I slept terribly for the last 2 nights.  All of the planning and work we did on Day 1 of Distance Learning Planning was exhausting and we left with more questions than answers. Day 2 was filled with waving at students from afar as their families picked up work, iPads, and items from their lockers to get them through if school is closed longer than 3 weeks.  We sent home books and if families asked to check out from our library, the only limit was how many books they could carry. The fact that the MN governor's office has given us this gift of 2 full weeks to completely change the way we teach and kids learn is also a call to excellence.

Last night, it was everything I could do to not start sobbing and pull it together for my family at home.

We can't just throw together an enrichment board and check-in with students sometimes, we need to be prepared to actually teach them the standards, differentiate for all levels, accommodate differences in family support and technology access, honor special ed plans, in addition to caring for our own families and teaching our small kids at home, too.

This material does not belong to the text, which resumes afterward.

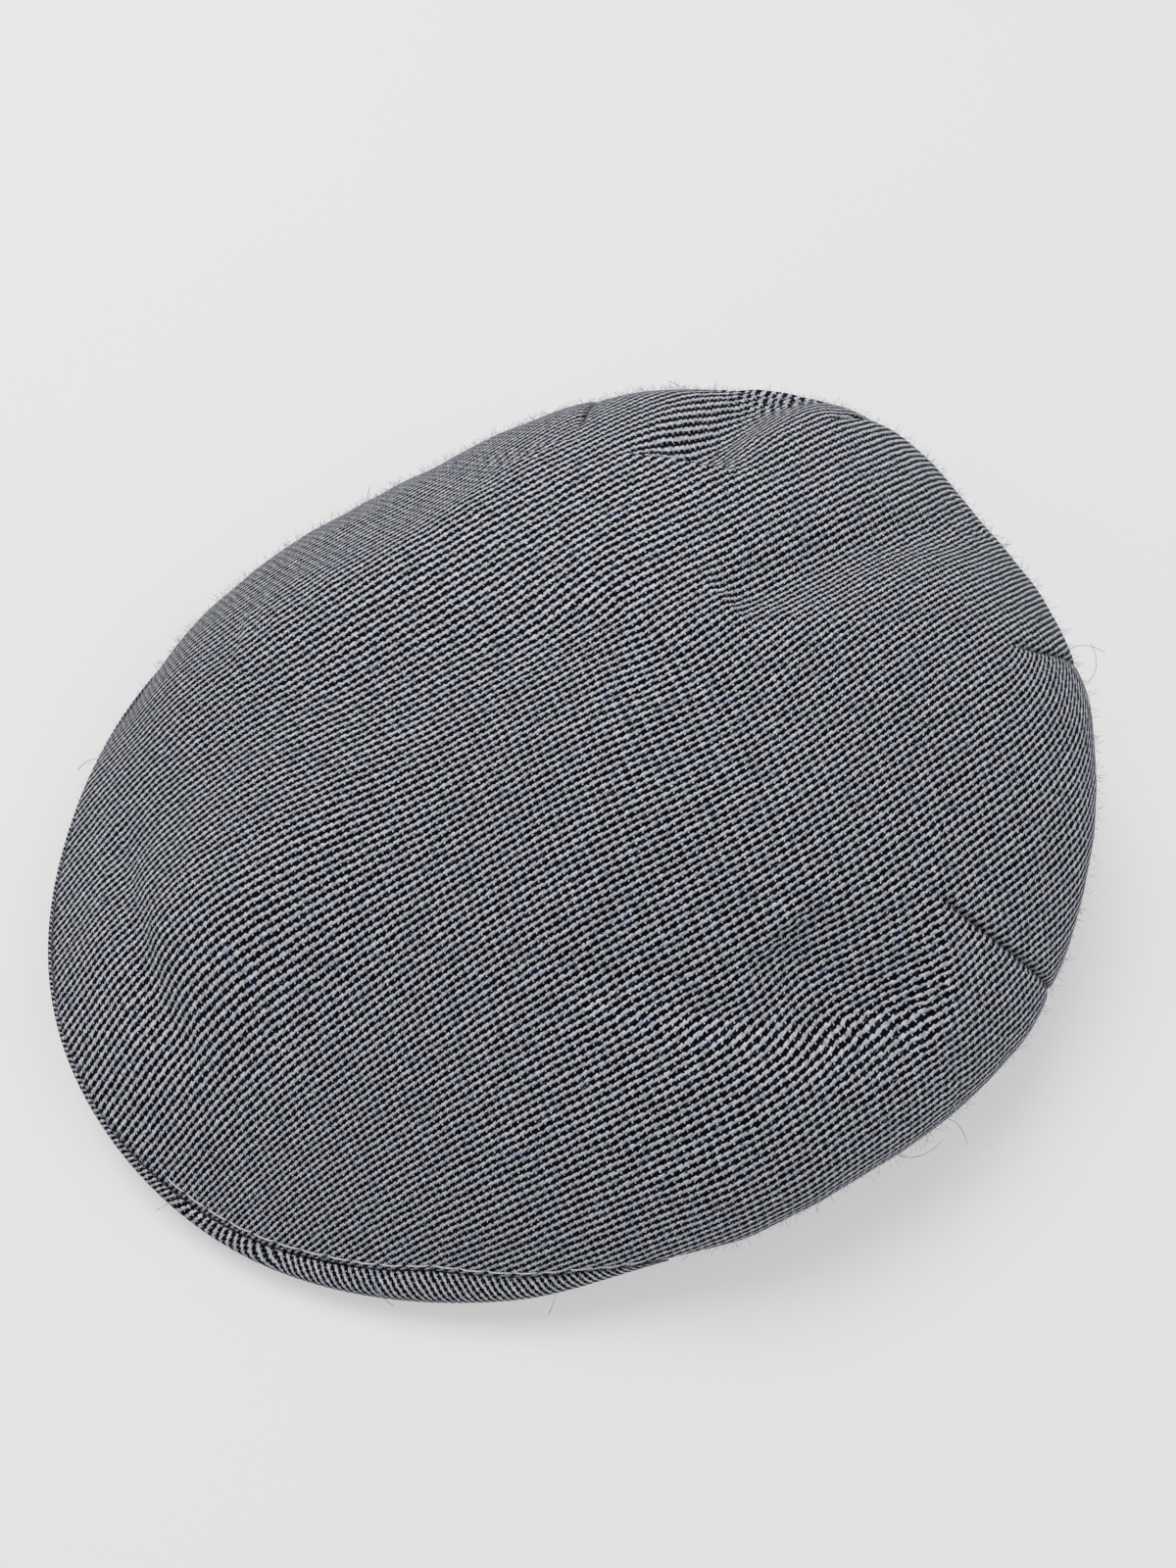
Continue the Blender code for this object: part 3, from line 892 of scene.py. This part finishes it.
def makePeak(plan, material):
    angles = np.arange(-plan["reach"], plan["reach"] + 0.01, plan["step"])
    _, foot, out = edgeLines(angles)
    keep = formPlan["cloth"] + formPlan["gap"]
    outer = foot - out * keep
    outer[:, 2] = np.maximum(foot[:, 2] - keep, plan["thickness"] + formPlan["footLift"])
    inner = np.column_stack([headLine(angles, formPlan["bandThickness"] + formPlan["gap"]),
                             np.full(len(angles), plan["root"] + plan["thickness"])])
    room = ((outer - inner) * out).sum(1)
    share = np.linspace(0, 1, plan["rows"])[:, None]
    sections, maps = [], []
    for i in np.flatnonzero(room > plan["tip"]):
        top = inner[i] + (outer[i] - inner[i]) * share
        ring = np.concatenate([top[::-1] - [0, 0, plan["thickness"]], top])
        sections.append(ring)
        maps.append(ring[:, :2] + out[i, :2] * ring[:, 2:])
    piece = addLoft("peak_board", sections, maps, material)
    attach(piece, "root")
    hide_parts("peak")


makePeak(peakPlan, plainWool)


# Head band
bandPlan = {
    "height": 0.022,
    "sides": 160,
    "rib": 0.0011,
    "reliefStrength": 0.6,
    "reliefHeight": 0.0003,
    "roughness": 0.75,
    "sheen": 0.2,
    "wear": 180,            # noise scale of the uneven colour
    "round": 0.35,          # rounding of the band's edges, share of its thickness
    "colour": (0.012, 0.014, 0.022),
}


def makeBandMaterial(plan):
    tape, bench, shader = startMaterial("bandTape", plan)
    where = bench.clothPlace()
    split = bench.tree.nodes.new("ShaderNodeSeparateXYZ")
    bench.put(where, split.inputs[0])
    rib = bench.math("COSINE", bench.math("MULTIPLY", split.outputs["X"], 2 * math.pi / plan["rib"]))
    wear = bench.noise(where, plan["wear"], 4, 0.6)
    # painted shade: the colour is lighter over each rib and darker in the hollows between, following the
    # relief; the noise adds uneven colour
    tone = bench.math("ADD", bench.math("MULTIPLY", rib, 0.2), bench.math("ADD", wear, 0.4))
    bench.put(bench.vector("SCALE", plan["colour"], tone), shader.inputs["Base Color"])
    bench.relief(rib, shader, plan)
    return tape


def makeBand(plan, material):
    thick = formPlan["bandThickness"]
    turn = np.linspace(0, 360, plan["sides"], endpoint=False)
    fillet = thick * plan["round"]
    profile = np.array([
        (0, fillet), (0, plan["height"] / 2), (0, plan["height"] - fillet), (fillet, plan["height"]),
        (thick - fillet, plan["height"]), (thick, plan["height"] - fillet), (thick, plan["height"] / 2),
        (thick, fillet), (thick - fillet, 0), (fillet, 0)])
    rings = [np.column_stack([headLine(turn, outset), np.full(len(turn), height)])
             for outset, height in profile]
    middle = headLine(turn, thick / 2)
    arc = np.concatenate([[0], np.cumsum(np.linalg.norm(np.roll(middle, -1, 0) - middle, axis=1))])
    girth = lengthAlong(profile)
    girth = np.append(girth, girth[-1] + thick - 2 * fillet)
    sides, count = len(profile), len(turn)
    faces, maps = [], []
    for i in range(count):
        n = (i + 1) % count
        for k in range(sides):
            m = (k + 1) % sides
            faces.append((k * count + i, k * count + n, m * count + n, m * count + i))
            maps += [(arc[i], girth[k]), (arc[i + 1], girth[k]),
                     (arc[i + 1], girth[k + 1]), (arc[i], girth[k + 1])]
    band = addMesh("head_band_tape", np.concatenate(rings), faces, maps, material)
    faceOutward(band)
    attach(band, "root")
    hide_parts("head_band")


makeBand(bandPlan, makeBandMaterial(bandPlan))
print("peak, its edge and the head band ready")


# Thread
threadPlan = {
    "first": 18,            # degrees round
    "last": 73,
    "stitch": 0.0058,
    "space": 0.0005,
    "radius": 0.00020,
    "inset": 0.0016,        # from the crown's edge
    "end": 0.6,             # a stitch's thickness at its ends, share of the thread
    "bow": 0.00042,         # how far a stitch arches over the cloth
    "sunk": 0.0001,         # how deep its ends lie
    "colour": (0.62, 0.62, 0.63),
    "fibre": 2500,          # noise scale of its uneven colour
    "roughness": 0.6,
    "sheen": 0.3,
    "sides": 6,
    "steps": 7,
}


def tube(path, radius, sides, taper=0.25):
    # points and faces of a closed thin tube along a path
    path = np.asarray(path, float)
    ahead = np.gradient(path, axis=0)
    ahead /= np.maximum(np.linalg.norm(ahead, axis=1), 1e-12)[:, None]
    up = np.cross(ahead, np.cross([0.3, 0.2, 1.0], ahead))
    up /= np.maximum(np.linalg.norm(up, axis=1), 1e-12)[:, None]
    side = np.cross(ahead, up)
    turn = np.arange(sides) * 2 * math.pi / sides
    size = np.full(len(path), radius)
    size[0] *= taper
    size[-1] *= taper
    ring = up[:, None] * np.cos(turn)[None, :, None] + side[:, None] * np.sin(turn)[None, :, None]
    points = (path[:, None] + ring * size[:, None, None]).reshape(-1, 3)
    faces = [tuple(range(sides)), tuple(reversed(range((len(path) - 1) * sides, len(path) * sides)))]
    for i in range(len(path) - 1):
        for k in range(sides):
            n = (k + 1) % sides
            faces.append((i * sides + k, (i + 1) * sides + k, (i + 1) * sides + n, i * sides + n))
    return points, faces


def makeThreadMaterial(plan):
    thread, bench, shader = startMaterial("stitchThread", plan)
    tone = bench.math("ADD", bench.noise(bench.objectPlace(), plan["fibre"], 2), 0.5)
    bench.put(bench.vector("SCALE", plan["colour"], tone), shader.inputs["Base Color"])
    return thread


def joinTubes(name, tubes, material):
    points, faces, start = [], [], 0
    for shape, sides in tubes:
        points.append(shape)
        faces += [tuple(start + k for k in side) for side in sides]
        start += len(shape)
    mesh = bpy.data.meshes.new(name)
    mesh.from_pydata([tuple(p) for p in np.concatenate(points)], [], faces)
    mesh.materials.append(material)
    mesh.shade_smooth()
    piece = bpy.data.objects.new(name, mesh)
    bpy.context.scene.collection.objects.link(piece)
    faceOutward(piece)
    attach(piece, "root")
    return piece


def crownPoint(angle, inset):
    # a point of the crown's face this far in from its edge, and the way out of the cloth there
    turned, _, points = crownFace
    rim = crownPlan["upperRows"] - 1
    column = turned[:, rim]
    at = np.argsort(column)

    def read(row, degrees):
        ring = points[at, row]
        wrapped = degrees % 360
        return np.array([np.interp(wrapped, column[at], ring[:, axis], period=360) for axis in range(3)])

    here, above = read(rim, angle), read(rim - 3, angle)
    way = (above - here) / np.linalg.norm(above - here)
    facing = np.cross(here - read(rim, angle + 1), way)
    facing /= np.linalg.norm(facing)
    if facing[2] < 0:
        facing = -facing
    return here + way * inset, facing


def makeTopstitch(plan, material):
    angles = np.arange(plan["first"], plan["last"], 0.5)
    line = [crownPoint(a, plan["inset"]) for a in angles]
    path = np.array([p for p, _ in line])
    facing = np.array([f for _, f in line])
    length = lengthAlong(path)
    tubes = []
    start = 0.0
    while start + plan["stitch"] < length[-1]:
        at = np.linspace(start, start + plan["stitch"], plan["steps"])
        points = np.stack([np.interp(at, length, path[:, k]) for k in range(3)], 1)
        outward = np.stack([np.interp(at, length, facing[:, k]) for k in range(3)], 1)
        bow = np.sin(np.linspace(0, math.pi, plan["steps"])) ** 0.5
        lifted = points + outward * (plan["bow"] * bow - plan["sunk"])[:, None]
        tubes.append(tube(lifted, plan["radius"], plan["sides"], plan["end"]))
        start += plan["stitch"] + plan["space"]
    joinTubes("edge_topstitch", tubes, material)
    print("topstitch:", len(tubes), "stitches")


makeTopstitch(threadPlan, makeThreadMaterial(threadPlan))


# Wool fuzz
fuzzPlan = {
    "seed": 7,
    "hairs": 12000,
    "shortest": 0.0010,
    "longest": 0.0036,
    "radius": 0.000036,
    "colour": (0.15, 0.175, 0.27),
    # its light and dark places: noise scale, detail, roughness, the span and the shares of the colour
    "patch": (260, 2, 0.5, 0.35, 0.65, 0.4, 2.4),
    "roughness": 0.7,
    "sheen": 0,
    "lowest": 1.6,          # share along past which no hair grows
    "lift": (0.25, 0.8),    # how steeply a hair stands off the cloth
    "curl": 1.6,
    "steps": 3,
    "sides": 3,
    "strayReach": 0.4,      # how far a stray hair leans sideways
    "straySteps": 14,
    "straySides": 4,
    "strayRadius": 0.0000648,
    # stray hairs: angle, along, length, lift, twist
    "strays": (
        (44, 1.0, 0.011, 0.5, 1.6),
        (63, 1.0, 0.009, 0.3, -1.2),
        (97, 1.05, 0.012, 0.6, 2.2),
        (104, 1.05, 0.008, 0.4, -2.0),
        (150, 0.93, 0.013, 0.8, 2.4),
        (156, 0.95, 0.010, 0.6, -2.6),
        (318, 1.0, 0.007, 0.5, 1.5),
        (271, 0.98, 0.009, 0.8, -1.8),
        (232, 0.95, 0.009, 0.9, 2.0),
        (20, 1.0, 0.006, 0.3, -1.0),
    ),
}


def hairPath(root, facing, tangent, length, lift, twist, steps):
    # a hair leaves the cloth, curls sideways and droops back
    side = np.cross(facing, tangent)
    path = [root]
    way = tangent * (1 - lift) + facing * lift
    for _ in range(steps - 1):
        way = way / np.linalg.norm(way)
        path.append(path[-1] + way * length / (steps - 1))
        way = way + side * twist / steps - facing * 0.5 * lift / steps
    return np.array(path)


def makeFuzz(plan, material):
    turned, along, points = crownFace
    face = surfaceNormals(points)
    rng = np.random.default_rng(plan["seed"])
    count, rows = points.shape[:2]
    around = np.roll(points, -1, 0) - points
    down = np.diff(points, axis=1)
    area = np.linalg.norm(np.cross(around[:, :-1], down), axis=2)
    area[:, along[:-1] > plan["lowest"]] = 0
    area = area.ravel() / area.sum()
    cells = rng.choice(len(area), plan["hairs"], p=area)
    tubes = []
    for cell in cells:
        i, j = divmod(int(cell), rows - 1)
        n = (i + 1) % count
        u, v = rng.random(2)
        lower = points[i, j] * (1 - u) + points[n, j] * u
        root = lower * (1 - v) + (points[i, j + 1] * (1 - u) + points[n, j + 1] * u) * v
        turn = rng.uniform(0, 2 * math.pi)
        ahead = around[i, j] / max(np.linalg.norm(around[i, j]), 1e-9)
        side = np.cross(face[i, j], ahead)
        tangent = ahead * math.cos(turn) + side * math.sin(turn)
        length = rng.uniform(plan["shortest"], plan["longest"])
        lift, twist = rng.uniform(*plan["lift"]), rng.normal(0, plan["curl"])
        path = hairPath(root, face[i, j], tangent, length, lift, twist, plan["steps"])
        tubes.append(tube(path, plan["radius"], plan["sides"]))
    for angle, share, length, lift, twist in plan["strays"]:
        i = int(np.abs((turned[:, 0] - angle + 180) % 360 - 180).argmin())
        j = int(np.abs(along - share).argmin())
        out = points[i, j] * [1, 1, 0]
        out = out / np.linalg.norm(out)
        across = np.cross([0, 0, 1.0], out)
        ahead = (out + plan["strayReach"] * across) / 1.08      # about one long
        steps = plan["straySteps"]
        path = hairPath(points[i, j], np.array([0, 0, 1.0]), ahead, length, lift * 0.5, twist, steps)
        tubes.append(tube(path, plan["strayRadius"], plan["straySides"]))
    piece = joinTubes("wool_fuzz", tubes, material)
    print("fuzz:", len(tubes), "hairs,", len(piece.data.polygons), "faces")


def makeFuzzMaterial(plan):
    wisp, bench, shader = startMaterial("fuzzWool", plan)
    tone = bench.patches(bench.objectPlace(), *plan["patch"])
    bench.put(bench.vector("SCALE", plan["colour"], tone), shader.inputs["Base Color"])
    return wisp


makeFuzz(fuzzPlan, makeFuzzMaterial(fuzzPlan))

The work is ever-changing and we are trying to work together to be cohesive and thoughtful.  As encouraged and optimistic as I am, at the beginning of a challenging climb is always overwhelming. And last night, I woke up several times with an anxious pit feeling in my stomach. I know my teachers are feeling the same.

However, I feel really equipped to handle such volatile and scary times. Because in the best of times I started taking care of myself first, the bad times seem more manageable.  Before we even get in to what to do next, we need to start within.  When we are whole, we can give so much more. Here's a compilation of how I'm dealing with all of this. I hope something on here reaches your soul today.

  1. Your physical needs come first. 
    • Eat well. Lots of veggies and fruits alongside solid protein and fiber-filled carbs.  Find "comfort food" that also nourishes you. Simple veggie-based soups, food on the grill, pot roast with extra salad first.  Try to avoid packaged food when you can. I roasted a head of garlic last night and spread individual cloves on crusty bread. Delicious!
    • Drink water. A lot of it! Your energy, mood, and overall feeling of wellbeing is often tied to this. If you need some flavoring, I like to add a couple drops of Young Living Vitality Citrus Fresh or Tangerine oil to my big thermal cup. 
    • Sleep. Go to bed early. Your sleep is the thing you can do for your wellbeing and so many of us think it's skippable.  My life is easier when I am well-rested.  I'm more creative, patient, and able to solve problems. It's easier to handle my emotions.  You all know that your students who don't sleep enough are a mess at school.  You are not different, just more practiced at coping. 
    • Get some movement. Outside, a home workout, dance party in your living room.  It doesn't matter. Just move. 
  2. Work on your mind. 
    • Years ago when I was going through an awful time (death of a close friend and brain surgery) - I learned that I could fill my belly with wine and chocolate to feel better for a moment, or I could fill my soul with hope.  The soul work helped me on that phyiscal body focus AND on the emotional side.  Check out the more resources page for my favorite podcasts and audiobooks.  Turn of the news, shut down the social media stream and relax to one of these pep talks for your life. A little bit every day makes a huge difference in how you look at the world. 
  3. Manage the feelings. They are real.  
    •  I listen to the Calm app in my bed, laying down cozy style. I simply listen and let my mind wander where it will as the soothing voice guides my thoughts. If I fall asleep, awesome! If I don't, I feel more grounded. 
    • This book, The Universe Has Your Back by Gabrielle Bernstein, got me through the anxiety of brain surgery and I've got it on repeat again now.  
  4. Recognize that growth and discomfort is what makes us better.
    • Think back to your proudest moments.  Were they things that came easy to you? Accomplishing goals are ALWAYS sweeter when the work was hard first.  As we navigate some really hard work right now, keep in mind that you will be proud of what you did in the end. 
  5. Practice Gratitude and Celebrate Small Wins
    • The work seems overwhelming and the world out of control, and that big win and rush of pride we are hoping for is a long way off.  In the meantime, think of the small wins each day.  No, you haven't launched a full lesson online today, but did you learn how to use video conference software? Did you identify the priorities - even if you haven't taken action on them yet? Are you grateful for a little extra sleep or time with your family because other activities are canceled? Are you grateful that you didn't have to fight with your most challenging student today? As you find yourself feeling defeated - look to the little things to celebrate.
  6. Find positive connection.
    • If your social media is full of a bunch of anxious people, unfollow them or spend time in positive groups. Search hashtags of cute dogs and comment on Instagram posts from a few weeks ago, call a friend or practice that video chat software and talk about the latest book, craft project,  or trashy tv show you have in common. Play video games with your kids and laugh and giggle and smile as much as you can. 
  7. Journal
    • Your grandkids want to know about this someday.  This is a time for the history books.  It's temporary, and we will never be the same.  I believe we will be better. 

We are human BEINGS - not human doings. Give yourself permission to slow down, take care of you first, and your natural need to serve and give will feel effortless. I can't wait to look back and see how proud we are of the work we did and how far we have come. Thank you for being with me on the journey.